After years of being back-burnered by the Great Recession, people finally feel ready to take a more active role in their own wellness. But the return of health brings new questions: what does health mean to today’s consumer?
Most (69%) Americans agree that a key aspect of good health is “having a positive, optimistic state of mind and outlook on life” – #4 on a list of 12 possible health descriptors. As new outlooks on health emerge, this is a critical one. No longer are people consumed just with the number on their scale or the size of their jeans – they need to feel good, not just look good. This outlook is more pronounced among those who are 60+, perhaps due to enhanced expectations for a longer, happier life.
Almost six in ten (58%) Americans believe that “being physically fit” is included in their definition of “good health” – but it’s a bit more complex than that. Other dimensions of physical fitness are actually ranked higher on this list, including the ability to do daily activities without obstacles (78%) and avoiding obesity (62%). This heightened awareness of the impacts of fitness are evident in the top physical concerns Americans share about aging – gaining weight (34%) and loss of mobility (34%) are among the top five items on this list.
With that in mind, it may come as no surprise that nearly two in three (65%) Americans exercise to keep fit weekly or more often; this habit is up six points since 2012. And one in three (32%) admit that physical movement helps them treat health conditions they have.
The marketplace for health and wellness solutions has expanded in recent years to include many more players. Tech companies are competing with pharmaceutical leaders, and startups are often able to deliver solutions faster and more efficiently than more established brands.

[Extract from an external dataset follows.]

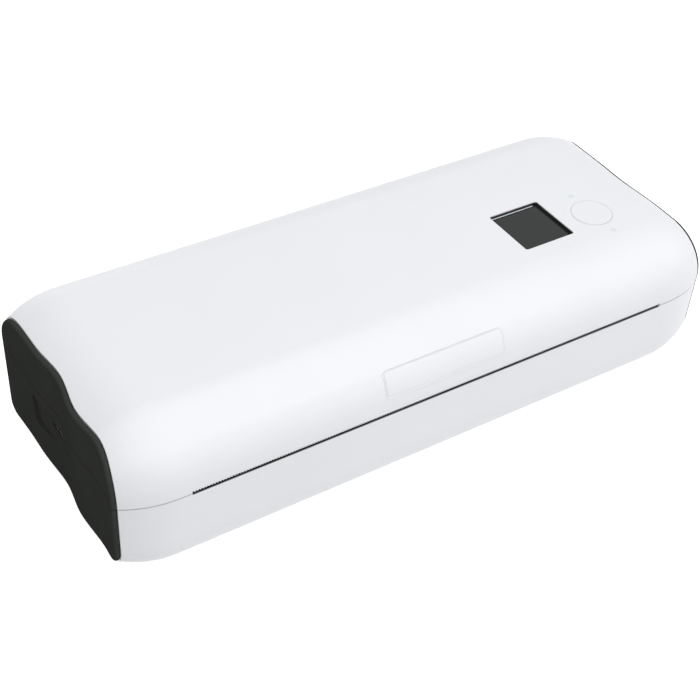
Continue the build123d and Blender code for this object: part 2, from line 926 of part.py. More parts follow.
def heat_sink():
    """Aluminium bar under the print head, with lugs for the rod that it rocks on."""
    rear = head_rod_axis[0] + head_lug_back
    y = (frame_front + side_plate + head_sink_gap, rear)
    sink = block((-roller_half, roller_half), y, (head_sink_low, head_sink_low + head_sink))
    lug_radius = head_rod_radius + head_lug_wall
    for x in (-head_lug_station, head_lug_station):
        lug_x = wider((x, x), head_lug_half)
        sink += block(lug_x, (head_rod_axis[0] - lug_radius, rear), (head_rod_axis[1], head_sink_low))
        sink += rod_x(head_rod_axis, lug_radius, lug_x)
    return sink - rod_x(head_rod_axis, head_rod_radius + running_gap, (-plate_out, plate_out))


def head_rod():
    return rod_x(head_rod_axis, head_rod_radius, (-plate_out, plate_out))


def head_spring(x):
    """Coil spring between the frame and the head, as a sleeve."""
    z = (frame_floor, head_sink_low)
    place = (x, platen_axis[0] - head_spring_front)
    return rod_z(place, head_spring_radius, z) - rod_z(place, head_spring_radius - head_spring_wire, z)


def bay_hollow():
    x = (-slot_half, slot_half)
    low = rod_x(bay_axis, bay_radius, x)
    return low + block(x, (bay_axis[0] - bay_radius, bay_axis[0] + bay_radius), (bay_axis[1], height))


def rack_root():
    """Distance of the rack's tooth roots from the guide pinion's axis."""
    return rack_module * (guide_pinion_teeth / 2 + root_depth)


def guide_range():
    """How far each roll guide slides in from its end of the bay."""
    return slot_half - guide_hub_length - guide_thickness - guide_end_room


def roll_trough():
    """Inner tub for the paper roll, with a deck around it that covers the works."""
    shell = bay_radius + trough_wall
    end = slot_half + trough_wall
    low = rod_x(bay_axis, shell, (-end, end))
    sides = block((-end, end), (bay_axis[0] - shell, bay_axis[0] + shell), (bay_axis[1], deck_top))
    deck_front = frame_front + frame_depth + fit_gap
    deck = block((-far, far), (deck_front, far), (deck_bottom, deck_top))
    deck = deck & inside & between_ends(cap_thickness + cap_lip + fit_gap)
    tub = (low & below(bay_axis[1])) + sides + deck
    for place in case_screw_places():
        tub += rod_z(place, boss_radius, (base_floor, deck_bottom + trough_wall / 2))
    tub -= bay_hollow()
    for place in case_screw_places():
        tub -= rod_z(place, screw_radius + screw_bite, (base_floor, base_floor + screw_length + cut_over))
    for side in (-1, 1):
        tub -= guide_slot(side)
    return tub - sensor_solid(2 * running_gap)


def guide_slot(side):
    """Slot in the trough's floor for the foot of one roll guide."""
    near = rack_root() + guide_stem_gap - fit_gap
    far_side = near + guide_stem_width + 2 * fit_gap
    y = sorted((bay_axis[0] + side * near, bay_axis[0] + side * far_side))
    inner = slot_half - guide_range() - guide_play - guide_stem_length - fit_gap
    x = sorted((side * slot_half, side * inner))
    return block(x, y, (base_floor, bay_axis[1] - bay_radius / 2))


def sensor_solid(extra):
    """Gap sensor let into the deck in front of the roll."""
    y = bay_axis[0] - bay_radius - trough_wall - sensor_setback
    x = (sensor_place, sensor_place + sensor_length)
    return block(wider(x, extra), wider((y, y + sensor_width), extra), (deck_bottom - sensor_hang, deck_top))


def rack_outline(start, end):
    """Rack teeth facing +Y about the line y = 0, with a gap centred on x = 0."""
    pitch = pi * rack_module
    slope = tan(radians(pressure_angle))
    half_root = pitch / 4 + rack_module * root_depth * slope - rack_teeth_gap / 2
    half_tip = pitch / 4 - rack_module * slope - rack_teeth_gap / 2
    first = ceil(start / pitch + 0.5)
    last = int(end / pitch - 0.5)
    root = -root_depth * rack_module
    points = [(start, root - rack_back_width), (start, root)]
    for number in range(first, last):
        middle = (number + 0.5) * pitch
        points += [(middle - half_root, root), (middle - half_tip, rack_module)]
        points += [(middle + half_tip, rack_module), (middle + half_root, root)]
    points += [(end, root), (end, root - rack_back_width)]
    return make_face(Polyline(*points, close=True))


def roll_guide():
    """Left roll holder: disc with a hub for the roll's core, a foot through the floor, and its rack."""
    outer_x = -slot_half + guide_play
    x = (outer_x, outer_x + guide_thickness)
    hub_x = (outer_x, x[1] + guide_hub_length)
    foot_y = wider((bay_axis[0], bay_axis[0]), guide_foot_half)
    plate = rod_x(bay_axis, guide_disc_radius, x) + block(x, foot_y, (0, bay_axis[1]))
    plate &= rod_x(bay_axis, bay_radius - guide_play, x)
    plate += rod_x(bay_axis, guide_hub_radius, hub_x)
    plate -= rod_x(bay_axis, guide_hub_radius - guide_hub_wall, hub_x)
    near = rack_root() + guide_stem_gap
    stem_y = (bay_axis[0] - near - guide_stem_width, bay_axis[0] - near)
    stem_z = (rack_low, bay_axis[1] - bay_radius + guide_stem_rise)
    plate += block((outer_x, outer_x + guide_stem_length), stem_y, stem_z)
    pitch_line = bay_axis[0] - rack_module * guide_pinion_teeth / 2
    rack = extrude(Pos(0, pitch_line, rack_low) * rack_outline(outer_x, rack_overlap), rack_height)
    return plate + rack


def guide_pinion():
    turned = gear(guide_pinion_teeth, rack_module, -90, rack_teeth_gap)
    wheel = extrude(Pos(0, bay_axis[0], rack_low) * turned, rack_height)
    return wheel - rod_z((0, bay_axis[0]), guide_axle_radius + running_gap, (base_floor, height))


def guide_axle():
    top = bay_axis[1] - bay_radius - trough_wall - 2 * running_gap
    return rod_z((0, bay_axis[0]), guide_axle_radius, (base_floor, top))


def cell_spans():
    starts = [-half_length + cell_inset + (cell_length + cell_gap) * n for n in range(cell_count)]
    return [(start, start + cell_length) for start in starts]


def battery_holder():
    spans = cell_spans()
    room = wider((spans[0][0], spans[-1][1]), cell_play)
    y = wider((cell_axis[0], cell_axis[0]), cell_radius + holder_wall)
    tray = block(wider(room, holder_wall), y, (base_floor, cell_axis[1] - holder_drop)) & hollow
    return tray - rod_x(cell_axis, cell_radius + cell_play / 2, room)


def main_board_parts():
    """Chips and connectors soldered to the back of the main board."""
    y = back - main_board_back + board_thickness
    left, right = main_board_x()
    parts = []
    for share, up, wide, tall, rise in board_parts:
        x = left + share * (right - left)
        z = main_board_low() + up
        parts.append(block((x, x + wide), (y, y + rise), (z, z + tall)))
    return parts


def usb_board():
    x = (usb_board_left(), usb_board_left() + usb_board_x)
    y = (usb_place_y - usb_board_y / 2, usb_place_y + usb_board_y / 2)
    return block(x, y, (usb_board_top() - board_thickness, usb_board_top()))


def usb_port():
    """Flat rounded socket with its inner tongue, open at the left end."""
    plane = usb_plane(-half_length + deepest_wave + usb_port_setback)
    outer_slot = SlotOverall(usb_port_width, usb_port_height)
    inner_slot = SlotOverall(usb_port_width - 2 * usb_port_wall, usb_port_height - 2 * usb_port_wall)
    inner_length = usb_port_length - usb_tongue_setback
    tongue = Rectangle(usb_tongue_width, usb_tongue_thickness)
    port = extrude(plane * outer_slot, usb_port_length) - extrude(plane * inner_slot, inner_length)
    return port + extrude(plane.offset(usb_tongue_setback) * tongue, inner_length)


def cover_switch():
    """Small switch on the deck that the liner's peg presses when the lid is shut."""
    body_top = deck_top + cover_switch_height
    body = cover_switch_block(cover_switch_half, (deck_top, body_top))
    return body + cover_switch_block(switch_lever_half, (body_top, body_top + switch_lever_height))


def cover_switch_block(half, z):
    """Block over the lid switch, from its half sizes along X and Y."""
    x, y = cover_switch_place
    return block(wider((x, x), half[0]), wider((y, y), half[1]), z)


def lid_liner():
    """Flat inner cover over the lid's board, with the peg that closes the lid switch."""
    plate = block((-far, far), (lid_front_centre[0] + liner_front, far), (liner_bottom, liner_top))
    plate = plate & inside & between_ends(cap_thickness + cap_lip + fit_gap)
    peg_low = deck_top + cover_switch_height + switch_lever_height + switch_peg_gap
    plate += cover_switch_block((switch_peg_half, switch_peg_half), (peg_low, liner_bottom))
    for place in liner_screw_places():
        plate -= rod_z(place, screw_radius + 2 * running_gap, (liner_bottom, liner_top))
    return plate


def liner_screw(place):
    shank = rod_z(place, screw_radius, (liner_bottom, liner_bottom + liner_screw_length))
    return shank + rod_z(place, screw_head_radius, (liner_bottom - screw_head_height, liner_bottom))


def case_screw(place):
    seat = foot_proud + screw_head_height
    head = rod_z(place, screw_head_radius, (foot_proud + 2 * running_gap, seat))
    return head + rod_z(place, screw_radius, (seat, base_floor + screw_length))


def board_screw(place):
    """Headless screw that holds the lid's board to its post."""
    return rod_z(place, screw_radius, (board_top - board_thickness, ceiling - 2 * fit_gap))


def lid_board():
    low, high = lid_board_span()
    board = block((low[0], high[0]), (low[1], high[1]), (board_top - board_thickness, board_top))
    for place in board_screw_places():
        board -= rod_z(place, screw_radius + screw_bite, (0, height))
    return board


def display_window():
    """Clear lens held against the underside of the lid's opening."""
    lens = window_outline(lens_border - 2 * running_gap)
    low = height - window_recess - lens_thickness
    return extrude(Pos(window_x, window_y, low) * lens, lens_thickness)


def display_panel():
    x = wider((window_x, window_x), window_width / 2 + display_margin)
    y = wider((window_y, window_y), window_length / 2 + display_margin)
    return block(x, y, (board_top, board_top + display_height))


def power_button():
    place = (button_x, button_y)
    cap = rod_z(place, button_radius, (button_under, height))
    flange_radius = button_radius + button_groove + button_flange
    return cap + rod_z(place, flange_radius, (button_under - button_flange_thickness, button_under))


def switch_plunger():
    """Round stem of the switch, fixed to the button's underside."""
    low = board_top + switch_floor + button_travel + 2 * running_gap
    return rod_z((button_x, button_y), plunger_radius, (low, button_under - button_flange_thickness))


def power_switch():
    half = switch_size / 2
    x = wider((button_x, button_x), half)
    body = block(x, wider((button_y, button_y), half), (board_top, board_top + switch_height))
    bore = plunger_radius + running_gap
    return body - rod_z((button_x, button_y), bore, (board_top + switch_floor, height))


def light_pipe(y):
    return rod_z((button_x, y), light_radius, (board_top, height))


def rubber_foot(place):
    return rod_z(place, foot_radius, (0, foot_proud + foot_recess))


def hinge_pin(side):
    spans = knuckle_spans(side)
    return hinge_rod(hinge_pin_radius, (spans[0][0], spans[2][1]))


for word, side in (("left", -1), ("right", 1)):
    cap = end_cap(side)
    lower = cap & below(base_top)
    if side < 0:
        lower -= usb_recess() + usb_opening()
    save(cap & above(lid_bottom), f"lid_end_cap_{word}")
    save(lower, f"base_end_cap_{word}")
    save(latch_strike(side), f"latch_strike_{word}")
    save(platen_carrier(side), f"platen_carrier_{word}")
    save(platen_bushing(side), f"platen_bushing_{word}")
    save(hinge_pin(side), f"hinge_pin_{word}")

save(lid_shell(), "lid_shell")
save(base_shell(), "base_shell")
save(tear_bar(), "tear_bar")
save(latch_button(), "latch_button")
save(latch_bar(), "latch_bar")
save(group(latch_spring(side) for side in (-1, 1)), "latch_springs")
save(platen_roller(), "platen_roller")
save(platen_shaft(), "platen_shaft")
save(gear_x(platen_axis, platen_teeth, idler_contact, shaft_radius, (gear_in, gear_out)), "platen_gear")
save(
    gear_x(idler_axis, idler_teeth, idler_turn, idler_axle_radius + running_gap, (gear_in, gear_out)),
    "idler_gear",
)
save(rod_x(idler_axis, idler_axle_radius, (plate_in, gear_out + shaft_proud)), "idler_axle")
save(
    gear_x(motor_axis, pinion_teeth, motor_turn, motor_shaft_radius, (gear_in, gear_out)),
    "motor_pinion",
)
save(motor_shaft(), "motor_shaft")
save(drive_motor(), "drive_motor")
save(group(motor_screw(place) for place in motor_screw_places()), "motor_screws")
save(mechanism_frame(), "mechanism_frame")
save(print_head(), "print_head")
save(heat_sink(), "heat_sink")
save(head_rod(), "head_rod")
save(group(head_spring(n * head_spring_pitch) for n in (-1, 0, 1)), "head_springs")
save(roll_trough(), "roll_trough")
save(sensor_solid(0), "media_sensor")
left_guide = roll_guide()
save(left_guide, "roll_guide_left")
save(left_guide.rotate(Axis((0, bay_axis[0], 0), (0, 0, 1)), 180), "roll_guide_right")
save(guide_pinion(), "guide_pinion")
save(guide_axle(), "guide_axle")
save(group(rod_x(cell_axis, cell_radius, span) for span in cell_spans()), "battery_cells")
save(battery_holder(), "battery_holder")
save(main_board_solid(), "main_board")
save(group(main_board_parts()), "main_board_parts")
save(usb_board(), "usb_board")
save(usb_port(), "usb_port")
save(cover_switch(), "cover_switch")
save(lid_liner(), "lid_liner")
save(group(liner_screw(place) for place in liner_screw_places()), "liner_screws")
save(group(case_screw(place) for place in case_screw_places()), "case_screws")
save(group(board_screw(place) for place in board_screw_places()), "board_screws")
save(lid_board(), "lid_board")
save(display_window(), "display_window")
save(display_panel(), "display_panel")
save(power_button(), "power_button")
save(switch_plunger(), "switch_plunger")
save(power_switch(), "power_switch")
save(light_pipe(light_places()[0]), "status_light")
save(light_pipe(light_places()[1]), "charge_light")
save(group(rubber_foot(place) for place in foot_places()), "rubber_feet")
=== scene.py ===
import math

import bmesh
import bpy
from mathutils import Matrix, Vector


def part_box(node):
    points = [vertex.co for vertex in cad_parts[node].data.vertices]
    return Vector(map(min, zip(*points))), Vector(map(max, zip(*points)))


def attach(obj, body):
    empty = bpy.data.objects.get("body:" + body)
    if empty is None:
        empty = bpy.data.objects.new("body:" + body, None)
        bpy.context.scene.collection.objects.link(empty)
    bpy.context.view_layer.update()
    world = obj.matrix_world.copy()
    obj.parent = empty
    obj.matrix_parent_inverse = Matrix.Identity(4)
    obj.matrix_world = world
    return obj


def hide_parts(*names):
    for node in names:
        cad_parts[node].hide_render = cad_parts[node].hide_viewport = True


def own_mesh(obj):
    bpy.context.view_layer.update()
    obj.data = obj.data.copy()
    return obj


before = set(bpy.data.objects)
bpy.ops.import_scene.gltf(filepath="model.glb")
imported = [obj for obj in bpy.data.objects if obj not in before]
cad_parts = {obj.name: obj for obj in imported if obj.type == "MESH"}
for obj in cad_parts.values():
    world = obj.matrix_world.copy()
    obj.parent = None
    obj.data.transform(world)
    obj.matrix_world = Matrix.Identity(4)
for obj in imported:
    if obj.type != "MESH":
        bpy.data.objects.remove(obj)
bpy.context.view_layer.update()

# Base shell and lid shell
# The two halves of the outer case: white ABS, injection moulded in a tool with a fine spark-eroded
# finish, and hinged at the back by knuckles that are moulded in one with them.
millimetre = 0.001
micrometre = 0.000001


def linear(code):
    """Linear colour of an sRGB hex code, as four numbers."""
    parts = [int(code[i:i + 2], 16) / 255 for i in (1, 3, 5)]
    return tuple(p / 12.92 if p <= 0.04045 else ((p + 0.055) / 1.055) ** 2.4 for p in parts) + (1.0,)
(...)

This is good news for the consumer. Not only are there more products and services to choose from, the ability to personalize one’s wellness regimen has accelerated tremendously. There’s a combination of solutions for everyone, whether it’s aging consumers who are focused on declining mobility and memory, younger individuals who care strongly about fitness, or the affluent audience drawn to more preventative health solutions.
With wellness finally back on the front burner for consumers around the world and new spaces for a variety of companies to play a role, discussion of what “health” is will continue to grow – opening doors to new ideas on how to live healthfully.